Running `reflekt lint` in a CI/CD pipeline is a great way to ensure schema consistency and quality before pushing schemas to a schema registry.

<br>

## dbt artifacts
[dbt](https://www.getdbt.com/) is a popular data tool to transformation and model data. When modeling data in dbt, it is [best practice](https://docs.getdbt.com/guides/best-practices/how-we-structure/1-guide-overview) to:
- Define sources pointing to the raw data.
- Define staging models, 1-to-1 for each source, that [rename, recast, or usefully reconsider](https://discourse.getdbt.com/t/how-we-used-to-structure-our-dbt-projects/355#data-transformation-101-1) columns into a consistent format.
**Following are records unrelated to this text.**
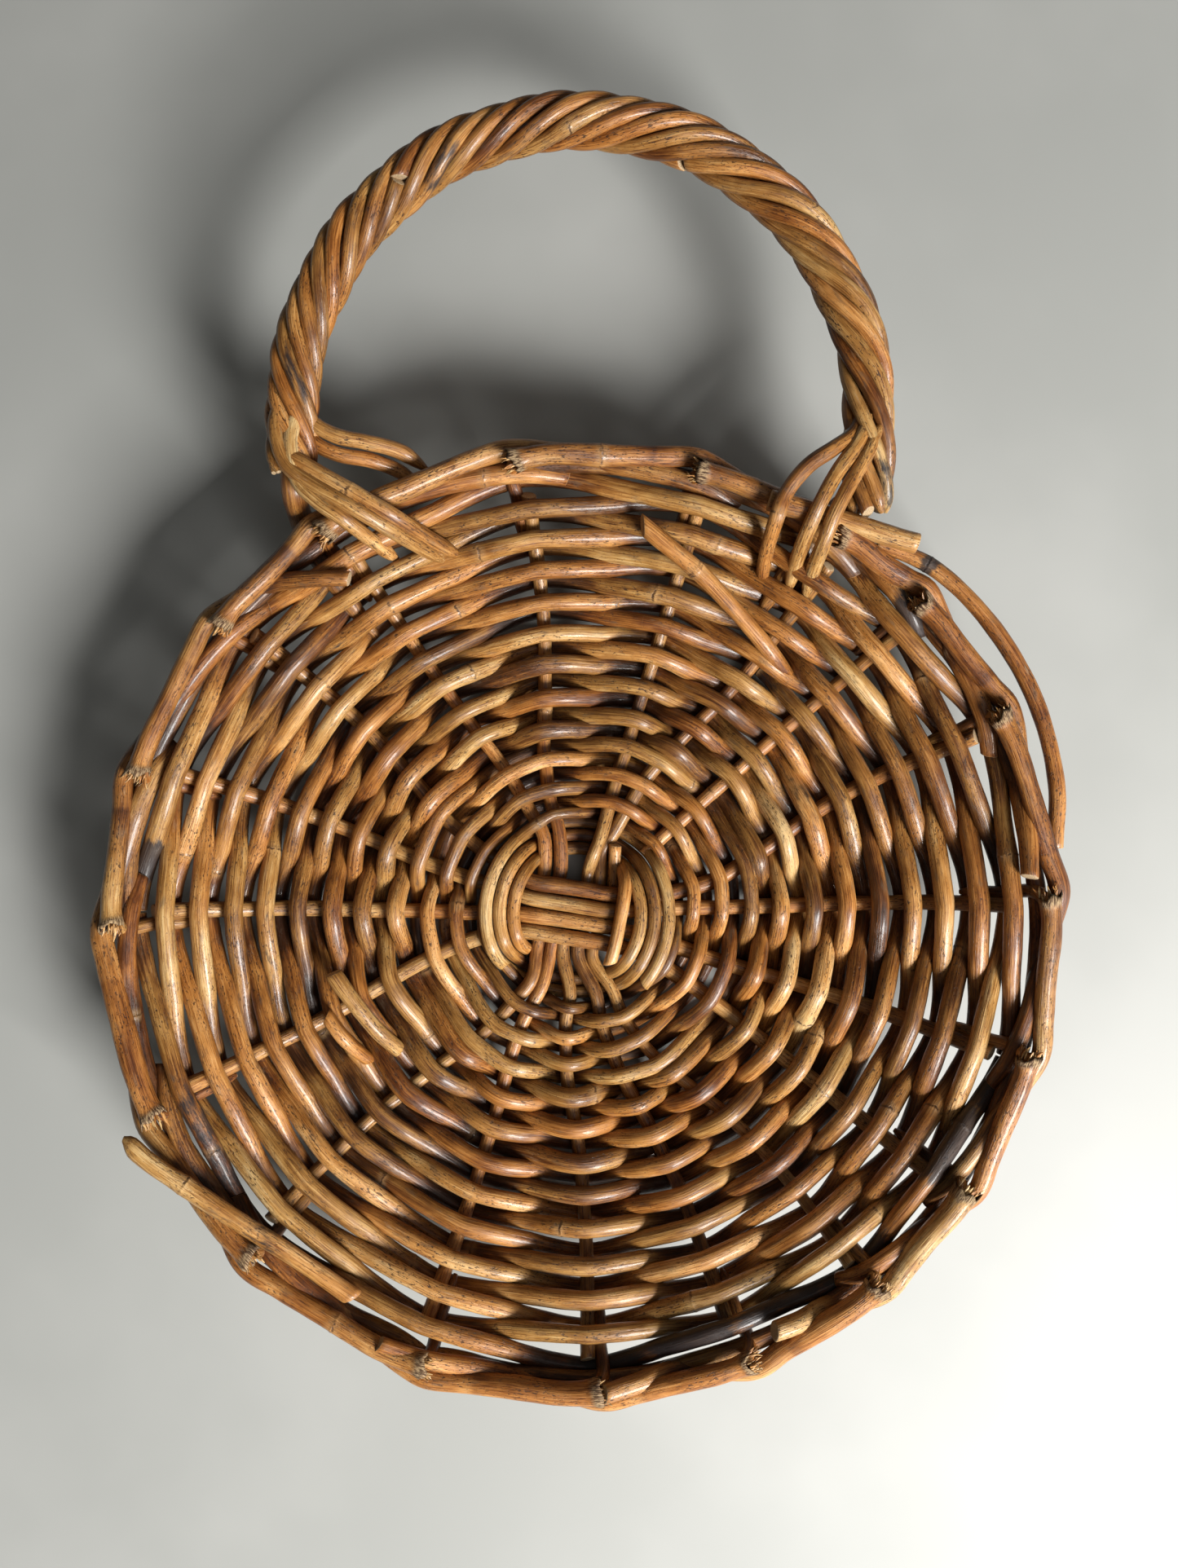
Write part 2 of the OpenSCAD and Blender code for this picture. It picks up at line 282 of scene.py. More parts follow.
class Bundle:
    """The canes of one piece, gathered into one mesh."""

    def __init__(self, seed):
        self.dice = random.Random(seed)
        self.points = []
        self.faces = []
        self.notes = {k: [] for k in ("place", "tone", "stain", "cut", "node", "torn")}
        self.strips = []
        self.count = 0

    def cane(self, path, r, tone, sides=16, step=2.2, taper=(0, 0), stains_and_shade=(), nodes=None,
             cut=(True, True), squash=0.03, uneven=1.0, flare=0.0, slant=0.0, torn=0.0,
             drift=0.0, floor=None, narrow=0.35):
        """One round cane along a path.

        Taper gives how long each end narrows for, and narrow the share that is left there.
        Squash, uneven, flare, slant and torn shape it: out of round, uneven along its length,
        swollen at its start, with slanting cuts, and with a ragged start.
        """
        dice = self.dice
        path = np.array(path, float)
        total = lengths(path)[-1]
        if nodes is None:
            nodes = []
            at = dice.uniform(*FIRST_JOINT)
            while at < total - 4:
                nodes.append(at)
                at += dice.uniform(*JOINT_GAP)
        wanted = list(np.linspace(0, total, max(3, int(total / step) + 1)))
        for at in nodes:
            close_by = [at + d for d in (-1.5, -0.7, -0.25, 0.25, 0.7, 1.5)]
            wanted += [place for place in close_by if 0 < place < total]
        wanted = np.array(sorted(wanted))
        wanted = wanted[np.concatenate([[True], np.diff(wanted) > 0.18])]
        middle = at_lengths(path, wanted)
        t, n, b = carried_frames(middle)
        rings = len(wanted)
        phases = [dice.uniform(0, 6.28) for _ in range(5)]
        width = np.full(rings, float(r))
        width *= 1 + uneven * (0.028 * np.sin(wanted / 13.1 + phases[0])
                               + 0.020 * np.sin(wanted / 5.3 + phases[1])
                               + 0.010 * np.sin(wanted / 2.1 + phases[2]))
        near = np.full(rings, NO_JOINT)
        for at in nodes:
            d = wanted - at
            width += r * (0.05 * np.exp(-(d / 0.55) ** 2) + 0.045 * np.exp(-(d / 6) ** 2))
            near = np.where(np.abs(d) < np.abs(near), d, near)
        for side, length in enumerate(taper):
            if length:
                d = wanted if side == 0 else total - wanted
                share = np.clip(d / length, 0, 1)
                width *= narrow + (1 - narrow) * np.sin(share * math.pi / 2) ** 0.8
        if flare:
            width *= 1 + flare * np.exp(-(wanted / 5.0) ** 2)
        around = np.arange(sides) * 2 * math.pi / sides
        lump = 1 + squash * np.cos(2 * around + phases[3]) + 0.012 * np.cos(3 * around + phases[4])
        x = width[:, None] * (np.cos(around) * lump)[None]
        y = width[:, None] * (np.sin(around) * lump)[None]
        shift = np.zeros((rings, sides))
        if slant:
            reach = 2.2 * r
            ends = np.exp(-(wanted / reach) ** 2) - np.exp(-((total - wanted) / reach) ** 2)
            shift += slant * ends[:, None] * y
        if torn:
            ragged = np.array([dice.uniform(-1, 0.4) for _ in range(sides)])
            ragged = ragged + 0.4 * np.roll(ragged, 1)
            shift -= torn * np.exp(-(wanted / 3.0) ** 2)[:, None] * ragged[None]
        body = (middle[:, None] + x[..., None] * n[:, None] + y[..., None] * b[:, None]
                + shift[..., None] * t[:, None])
        if floor is not None:
            body[..., 2] = np.maximum(body[..., 2], floor)
        offset = np.array([dice.uniform(0, 4000), dice.uniform(0, 400), dice.uniform(0, 400)])
        place = np.stack([np.broadcast_to(wanted[:, None], x.shape), x, y], -1) + offset
        first = self.count
        # Painted shade: the tone is darkened where the cane dips below the spokes' middle line
        radius = np.hypot(middle[:, 0], middle[:, 1])
        sunk = np.interp(radius, DISH[:, 1], DISH[:, 2]) - middle[:, 2]
        painted_shade = PAINTED_SHADE * np.clip(sunk / PAINTED_SHADE_DEPTH, 0, 1) * (radius < PAINTED_SHADE_R)
        notes = {
            "place": place.reshape(-1, 3),
            "tone": np.repeat(tone + drift * np.sin(wanted / 37 + phases[0]) - painted_shade, sides),
            "stain": np.repeat(self.stain_and_shade_depth(wanted, stains_and_shade), sides),
            "cut": np.zeros(rings * sides),
            "node": np.repeat(near, sides),
            "torn": np.repeat(np.exp(-(wanted / 4.5) ** 2) * (1.0 if torn else 0.0), sides),
        }
        self.add(body.reshape(-1, 3), notes)
        i, j = np.meshgrid(np.arange(rings - 1), np.arange(sides), indexing="ij")
        k = (j + 1) % sides
        this, following = i * sides, (i + 1) * sides
        quads = np.stack([this + j, this + k, following + k, following + j], -1)
        self.faces.append(first + quads.reshape(-1, 4))
        self.strips.append(("strip", wanted, sides, 2 * math.pi * r))
        for end in (0, 1):
            row = 0 if end == 0 else rings - 1
            self.close(first + row * sides, body[row], t[row] * (1 if end else -1), sides,
                       width[row], tone, place[row], end, cut[end], torn and end == 0)

    def stain_and_shade_depth(self, along, stains_and_shade):
        """How dark a cane is along its length from stains and painted shade; each is a place, a
        reach and a depth.
        """
        depth = np.zeros(len(along))
        for at, reach, deep in stains_and_shade:
            depth = np.maximum(depth, deep * np.clip(1.5 - np.abs(along - at) / reach, 0, 1))
        return depth

    def add(self, points, notes):
        """Adds points to the mesh, with what the finish needs to know about each."""
        self.points.append(points)
        for key, values in notes.items():
            self.notes[key].append(values)
        self.count += len(points)

    def close(self, rim, ring, out, sides, width, tone, place, end, fresh, hollow):
        """Closes an end of a cane with a slightly rounded face, or a hollow if it is torn."""
        axis = ring.mean(0)
        *steps, (_, depth) = TORN_END if hollow else ROUNDED_END
        first = self.count
        rows = [axis + (ring - axis) * share + out * lift for share, lift in steps]
        points = np.vstack(rows + [(axis + out * depth)[None]])
        centre = place.mean(0)
        places = [centre + (place - centre) * share for share, _ in steps]
        places = np.vstack(places + [centre[None]])
        many = len(points)
        self.add(points, {
            "place": places,
            "tone": np.full(many, tone),
            "stain": np.full(many, 0.0),
            "cut": np.full(many, 1.0 if fresh else 0.0),
            "node": np.full(many, NO_JOINT),
            "torn": np.full(many, 1.6 if hollow else 0.0),
        })
        quads = []
        for row in range(2):
            a = rim if row == 0 else first
            c = first if row == 0 else first + sides
            for j in range(sides):
                k = (j + 1) % sides
                quads.append([a + j, a + k, c + k, c + j] if end else [a + k, a + j, c + j, c + k])
        self.faces.append(np.array(quads))
        tip = first + 2 * sides
        last = first + sides
        fan = [[last + j, last + (j + 1) % sides, tip, tip] if end
               else [last + (j + 1) % sides, last + j, tip, tip] for j in range(sides)]
        self.faces.append(np.array(fan))
        self.strips.append(("cap", end, sides, 2.2 * width))

    def bake_map(self):
        """A flat layout of every cane, cut into rows, for each corner of each face."""
        area = sum(s[1][-1] * s[3] if s[0] == "strip" else s[3] ** 2 for s in self.strips)
        row_length = math.sqrt(area) * 1.04
        gap = row_length / 200
        x, y, tall = gap, gap, 0.0
        corners = []
        for kind, a, sides, size in self.strips:
            if kind == "strip":
                u = np.zeros((len(a) - 1, 2))
                v = np.zeros(len(a) - 1)
                for i in range(len(a) - 1):
                    step = a[i + 1] - a[i]
                    if x + step > row_length - gap or size > tall + 1e-9 and tall and x > gap * 2:
                        x, y, tall = gap, y + tall + gap, 0.0
                    tall = max(tall, size)
                    u[i] = x, x + step
                    v[i] = y
                    x += step
                x += gap
                j = np.arange(sides)
                lo = v[:, None] + size * j[None] / sides
                hi = v[:, None] + size * (j[None] + 1) / sides
                u0 = np.broadcast_to(u[:, :1], lo.shape)
                u1 = np.broadcast_to(u[:, 1:], lo.shape)
                quad = np.stack([np.stack([u0, lo], -1), np.stack([u0, hi], -1),
                                 np.stack([u1, hi], -1), np.stack([u1, lo], -1)], -2)
                corners.append(quad.reshape(-1, 2))
            else:
                if x + size > row_length - gap or size > tall:
                    x, y, tall = gap, y + tall + gap, 0.0
                    tall = size
                turn = np.arange(sides + 1) * 2 * math.pi / sides * (1 if a else -1)
                middle = np.array([x + size / 2, y + size / 2])
                spokes = np.stack([np.cos(turn), np.sin(turn)], -1) * size / 2
                for outer, inner in ((1.0, 0.8), (0.8, 0.45)):
                    for j in range(sides):
                        k = j + 1
                        ring = [(outer, j), (outer, k), (inner, k), (inner, j)]
                        if not a:
                            ring = [(outer, k), (outer, j), (inner, j), (inner, k)]
                        corners.append(np.array([middle + share * spokes[m] for share, m in ring]))
                for j in range(sides):
                    k = j + 1
                    pair = (j, k) if a else (k, j)
                    corners.append(np.array([middle + 0.45 * spokes[pair[0]],
                                             middle + 0.45 * spokes[pair[1]], middle]))
                x += size + gap
        return np.vstack(corners) / max(row_length, y + tall + gap)

    def piece(self, name, finish, slot, *nodes):
        """Makes the mesh and fixes it in the basket in place of its CAD nodes."""
        points = np.vstack(self.points) * MM
        mesh = bpy.data.meshes.new(name)
        faces = []
        for block in self.faces:
            for face in block.tolist():
                faces.append(face if face[2] != face[3] else face[:3])
        mesh.from_pydata(points.tolist(), [], faces)
        flat = mesh.uv_layers.new(name="OFBake")
        flat.data.foreach_set("uv", self.bake_map().astype(np.float32).ravel())
        for key, values in self.notes.items():
            kind = "FLOAT_VECTOR" if key == "place" else "FLOAT"
            note = mesh.attributes.new("cane_" + key, kind, "POINT")
            field = "vector" if key == "place" else "value"
            data = np.vstack(values) if key == "place" else np.concatenate(values)
            note.data.foreach_set(field, data.astype(np.float32).ravel())
        mesh.materials.append(finish)
        mesh.polygons.foreach_set("use_smooth", [True] * len(mesh.polygons))
        mesh.update()
        made = bpy.data.objects.new(name, mesh)
        bpy.context.scene.collection.objects.link(made)
        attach(made, "root")
        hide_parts(*nodes)
        return made


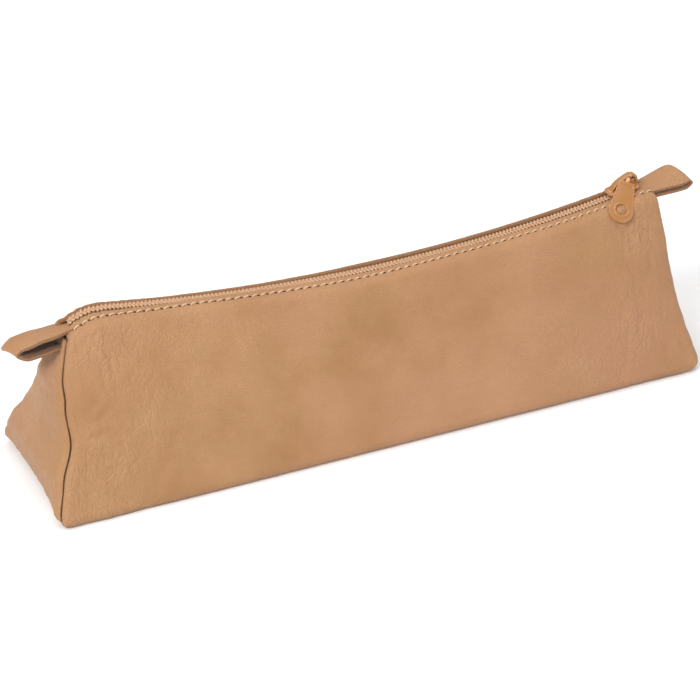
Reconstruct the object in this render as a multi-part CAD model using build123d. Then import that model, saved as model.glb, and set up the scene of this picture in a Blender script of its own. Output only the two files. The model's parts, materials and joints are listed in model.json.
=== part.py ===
"""Zipped leather pen case: a long pouch of triangular section with a zipper along its ridge.

+X runs along the zipper towards its closed end, -Y is the front wall and +Z is up. The origin is
the centre of the resting face. The zipper line is an arc that sags between its two ends, so
everything on it is turned about one far axis, and the slider travels about that same axis.
"""
import math
import os

from build123d import *

# Pouch, in millimetres
base_length = 212.0        # resting face, along the zipper
base_width = 55.0          # resting face, front to back
leather = 1.4              # thickness of the leather everywhere
zip_height = 46.9          # upper face of the zipper tapes at mid-length
zip_radius = 520.0         # the sagging zipper line is an arc of this radius
edge_y = 4.4               # middle of the leather's thickness at its raw upper edges
fold_radius = 0.8          # the leather bulges a little where it folds
end_height = 55.0          # height at which the two end leans below are measured
left_lean = 14.0           # how far the left end panel leans in over that height
right_lean = 7.0           # the same at the right end
panel_clearance = 0.3      # room between parts that move apart
band_depth = 8.5           # upper band of each wall, to which the zipper tape is sewn

# Zipper
tape_thickness = 0.6
tape_inner = 1.3           # from the middle to each tape's inner edge
tape_shoulder = 3.25       # from the middle to the tape's bend under the leather
tape_drop = 7.5            # depth of the tape's sewn flange
tape_slope = 0.36          # sideways run of that flange for each unit of drop
coil_width, coil_height = 1.9, 1.3
coil_radius = 0.6
cord_radius = 0.27         # filler cord inside each coil
thread_width, thread_height = 0.45, 0.3
topstitch_drop = 2.4       # seam line below the raw edge
slider_x = 90.3            # slider at the closed end
tape_left, tape_right = -90.8, 96.5
coil_left, coil_right = -88.0, slider_x - 1.0

# Slider and pull
plate_length, plate_width, plate_thickness = 10.6, 6.7, 1.0
plate_top = 2.6            # above the tapes
lower_plate_width = 5.6
post_length, post_width = 3.0, 2.0
strap_width = 1.5
pivot_x, pivot_z = 3.3, 5.95     # middle of the arched cap's crest, from the slider's middle
pawl_foot = (-2.0, plate_top + 0.3)
pull_length = 17.4         # pivot to the rounded end
pull_top_width, pull_end_width = 5.2, 8.0
pull_thickness = 1.0
pull_shoulder = 3.3        # pivot to the plate's upper edge
neck_width = 1.3           # bar that joins the plate to its eye
eye_radius, eye_hole_radius, eye_width = 2.0, 1.25, 1.2
pull_hole_radius = 2.2
pull_hole_inset = 4.3
pull_side, pull_up = (0.837, -0.449, -0.313), (0.545, 0.615, 0.570)   # as it hangs at rest

# Tabs
tab_root_half, tab_tip_half = 4.0, 5.4
tab_leather, tab_gap = 1.2, 1.2
tab_start = 4.0            # length kept inside the end face before it is trimmed
left_tab = (110.5, 51.0, -15.0)    # reach from the origin, height at the root, rise in degrees
right_tab = (116.0, 54.0, 15.0)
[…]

Materialized as views.
- Document staging models with descriptions for the model and its fields, including relevant tests (e.g., unique and not_null IDs) as required.

While we recommend following this practice, it can be ***a lot of work to maintain*** for product analytics, where:
- There are many events (often 100+) and properties.
- Events and properties are added or updated regularly as the product and data requirements evolve.
- The Product and Engineer teams are bigger than the Data team, making it hard to keep up with the changes.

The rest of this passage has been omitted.